Entre los autores más representativos en el desarrollo de la denominada “sociología del cuerpo” encontramos a David Le Breton (2002) quien ha explorado los distintos niveles relacionados con la disciplina, tales como las emociones, técnicas corporales, gestos, sentidos corporales y reglas de etiqueta, entre otros.

Buscando vincular la teoría social y el problema del cuerpo, Bryan Turner ha buscado en autores como Georg Simmel, Max Weber, Erving Goffman, Michel Foucault y Pierre Bourdieu una “sociología implícita” del cuerpo (Turner, 1989)

Asimismo, en los últimos tiempos han aparecido sub-disciplinas vinculadas a la problemática del cuerpo, tales como la “sociología de la enfermedad”; “sociología de la muerte”; “sociología médica”; “sociología de la obesidad” y “sociología de la vejez”, entre otras.

En esta investigación consideramos que es imprescindible realizar una lectura interdisciplinaria sobre el componente corporal que posee un proceso social tan complejo como la discriminación.

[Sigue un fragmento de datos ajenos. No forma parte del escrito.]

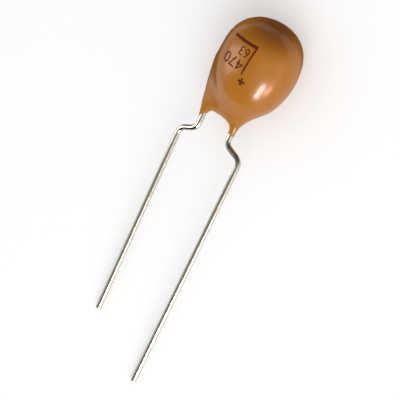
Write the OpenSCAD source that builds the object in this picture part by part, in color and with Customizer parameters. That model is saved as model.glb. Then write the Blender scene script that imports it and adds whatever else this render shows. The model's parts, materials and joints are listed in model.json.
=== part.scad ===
// Radial-lead, resin-dipped bead tantalum capacitor, lying on its back as it comes to rest.
//
// Everything is designed upright first: the leads run down -Y from the tips of the resin legs at
// y = 0, the bead stands above them, X runs across the leads (anode at +X) and +Z is the marked
// face. laid() then lays the finished part on the plane that touches the bead and both lead ends.
// All sizes are in millimetres.

/* [Leads] */
// Distance between the leads where they leave their kinks, centre to centre
pitch = 6.55; // [5.3:0.05:7.7]
// Angle by which each lead's straight part turns in towards the other
toe_in = 0.5; // [0:0.1:1]
// Diameter of the lead wire
lead_d = 0.5; // [0.4:0.01:0.64]
// Straight length of the anode (positive) lead below its kink
anode_straight = 21.8; // [10:0.05:30]
// Straight length of the cathode (negative) lead below its kink
cathode_straight = 17.85; // [8:0.05:26]
// How far the anode lead's kink carries it outwards
anode_jog = 1.82; // [1.3:0.02:2.2]
// Length of the anode lead between the resin and its kink
anode_exit = 0.32; // [0.1:0.02:1.2]
// Length of the cathode lead between the resin and its kink
cathode_exit = 0.54; // [0.1:0.02:1.2]
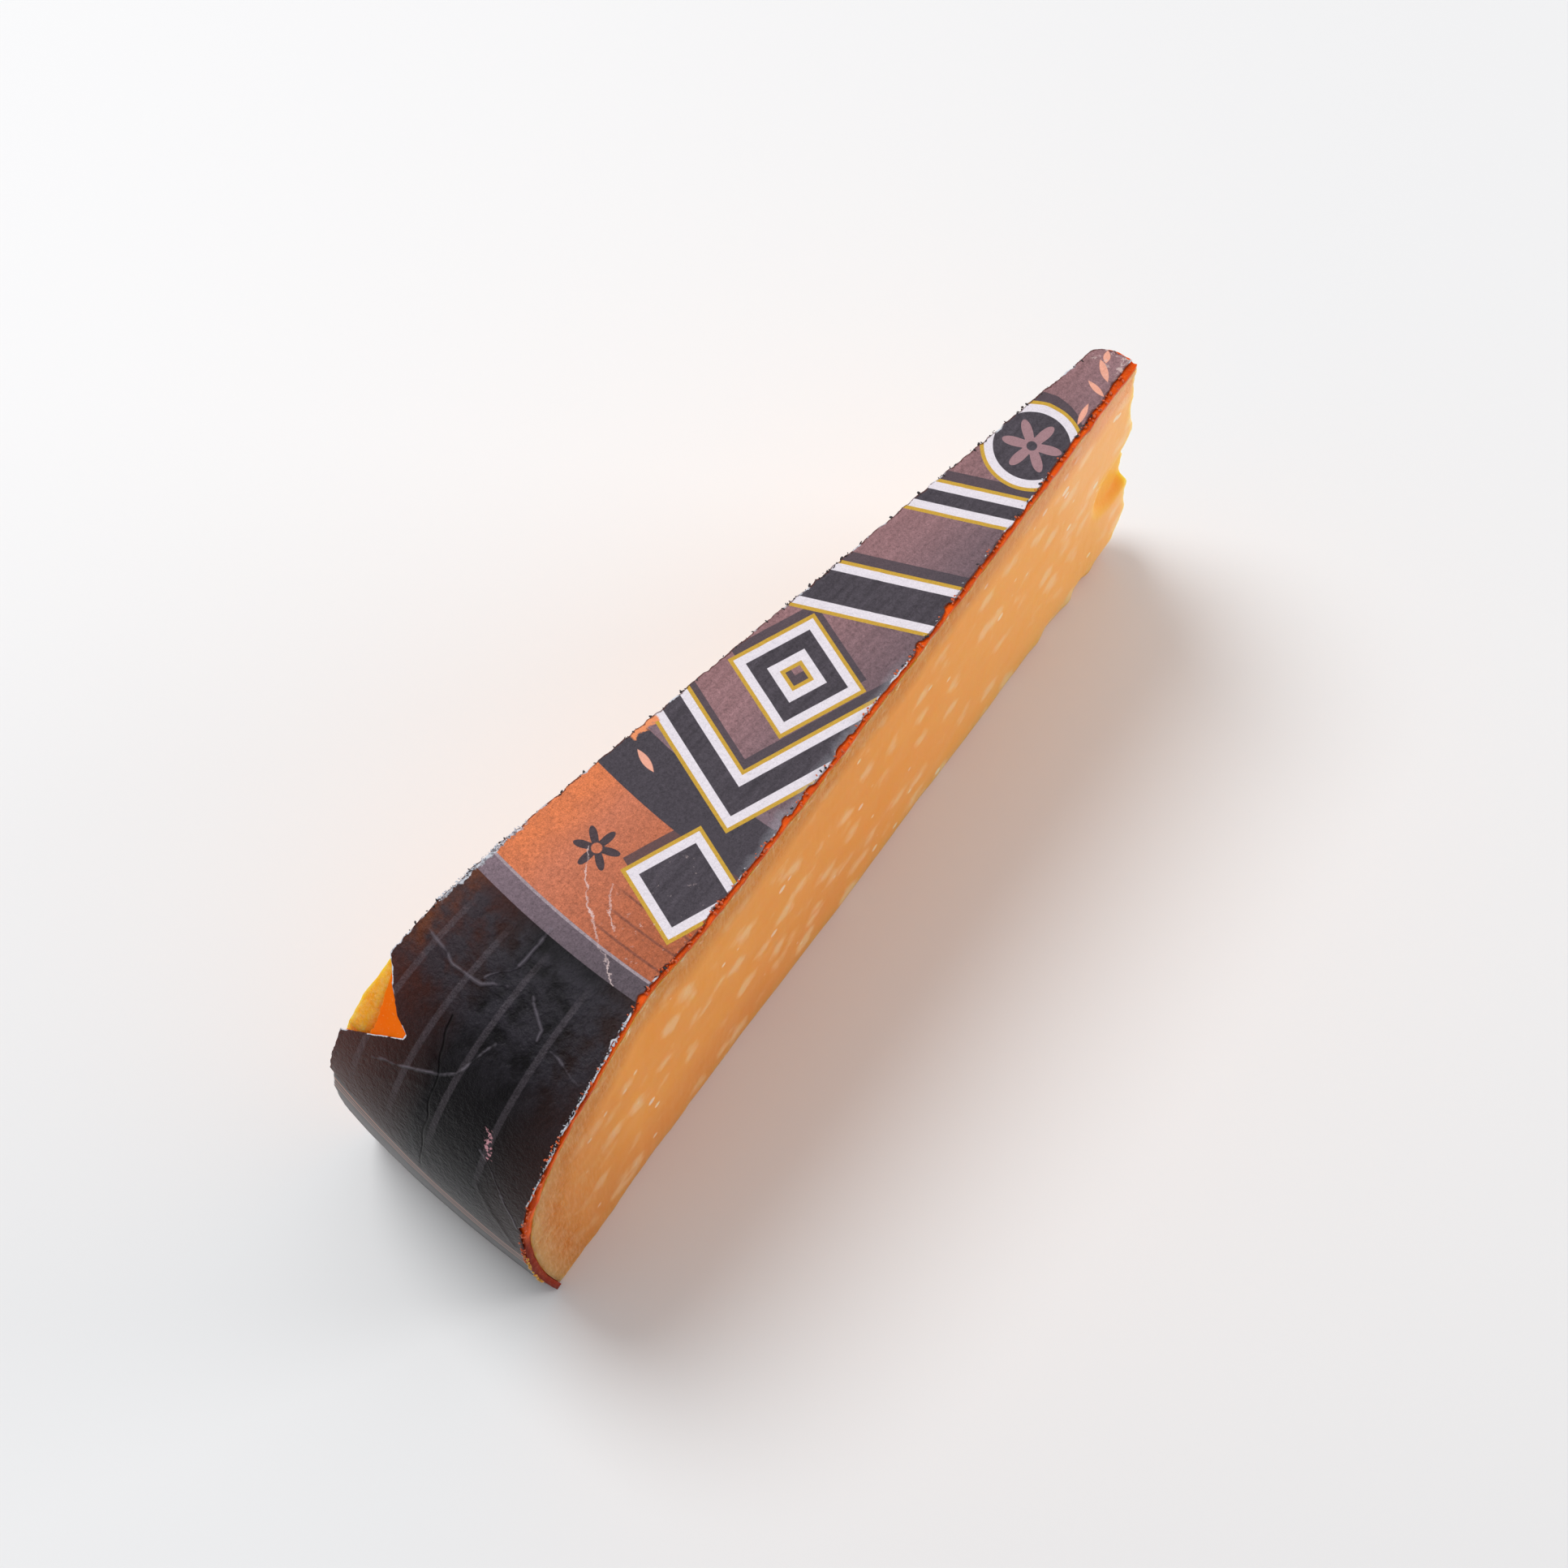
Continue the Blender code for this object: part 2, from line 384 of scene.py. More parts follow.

Para ello, no sólo es menester superar dicotomías clásicas como mente/cuerpo o razón/pasión sino aproximarnos a la comprensión de lo que significa realizar una lectura corporal de la sociedad, teniendo en cuenta que la dimensión de la corporeidad es un aspecto imprescindible para la explicación de la constitución de la sociedad. La reapropiación y la secularización del concepto de “encarnación” ayudan a ver en la corporalidad el lugar donde se funden y diluyen muchos de los dualismos modernos (Sélgas García, 1994). Desde esta perspectiva se ve al cuerpo como la materialidad significativamente conformada, como la estructura dinámica de interacción con el medio que alimenta nuestros procesos cognitivos y volitivos, y como el asiento de estructuración social (la discriminación no está exenta de este proceso cognitivo y volitivo). Es posible pensar el cuerpo como la “encarnación” que permite estudiar la relación entre lo cognitivo, lo experiencial y el mundo de la vida, así como asiento de la constitución de los marcos de sentido de la acción.

En este marco, nos planteamos la necesidad de identificar y distinguir las distintas dimensiones presentes en la discriminación: su componente cognitivo, la experiencia, y el mundo cotidiano. Con el primer aspecto referimos a la manera de conocer y el acceso a los ámbitos y espacios sociales. Con el segundo, las experiencias que confrontan y devuelven cierta imagen de sí; finalmente, la tercera cuestión plantea la modalidad cotidiana de construcción de ambos aspectos. El análisis cualitativo de los materiales relevados nos permitirá ir tejiendo y definiendo la dinámica e interrelación de estas tres cuestiones; poniendo el acento en la imagen de sí que se va construyendo. Es decir, consideramos a la noción de cuerpo una categoría abstracta que no pretendemos operacionalizar; aunque sí nos proponemos relevar la imagen de sí que la población indígena entrevistada construye en interrelación con la otredad.

Otra manera de aludir al estigma y a la subjetividad que se produce, generando cierto campo cognitivo y de experiencia, es mediante la noción de etiquetamiento. Esta es una noción sociopsicológica que consiste en asignar al individuo etiquetado una categoría de status más bajo al estilo outsider. En efecto, la etiqueta prescribe y justifica el trato que el individuo etiquetado recibe de los demás y, al mismo tiempo, altera la concepción que el mismo individuo tiene de sí mismo y de su destino según la lógica de la profecía autocumplida (Giménez, 2007: 49). En otras palabras, no sólo hay un sistema que nomina, circunscribe y, de esta manera, reproduce la situación desfavorable de aquellos grupos vulnerables (de aquí la idea de vulnerados por un sistema); sino que, los mismos sujetos ubicados en ese lugar social, comienzan a reproducir esos valores y mecanismos consolidando ese estigma social. Seguramente, la posibilidad de construir o habitar un espacio social de mayor valorización es proyectada en las generaciones futuras. Si bien esto genera una utopía y por tanto un horizonte, un proyecto a futuro ubicado en los hijos, restringe la posibilidad de resistencia, de reclamo por un presente mejor, y no una postergación del mismo.